Advancements in technology such as this can also be used to validate and promote new, more innovative designs. Because of uncertain ground conditions, the changing environment and the vital importance of safe, fail-proof structures, construction teams have typically had to make reasonably conservative design assumptions. This can place limitations on the ability of individual firms and the wider industry to reduce their carbon footprint, let alone meet government-mandated reduction targets.
Data insights captured by smart sensors have enormous potential to innovate the industry over the longer-term by enabling the gradual piloting of novel, low carbon materials in low-risk sections. For example, a project could use 99% proven material and pilot 1% with new lower carbon segments. The team could subsequently analyse the performance of the new material and decide whether to recommend its greater use in the future. In this way, construction firms can incrementally reduce their carbon footprint, and improve efficiencies and design innovations.

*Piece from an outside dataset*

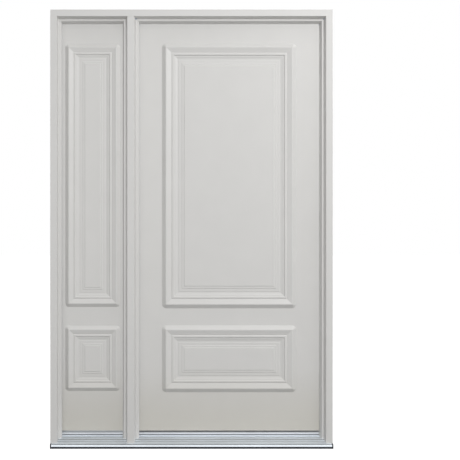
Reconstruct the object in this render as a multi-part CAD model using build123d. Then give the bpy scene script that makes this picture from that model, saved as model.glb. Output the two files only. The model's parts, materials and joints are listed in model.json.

The world at large is shifting towards real-time insights and data-led decision-making. The power of data, technology and connectivity in improving how assets are designed, built, maintained, operated and used is a focal point in National Highways Digital Roads 2025 representing a step-change in UK transport infrastructure. A proactive, tech-forward approach to infrastructure maintenance is bringing the construction industry in line with its peers. Using robotics to install smart sensors is one of many examples of how reinventing a process can help save costs, improve resilience, reduce disruption, and enabling greater efficiencies in both the short- and long-term.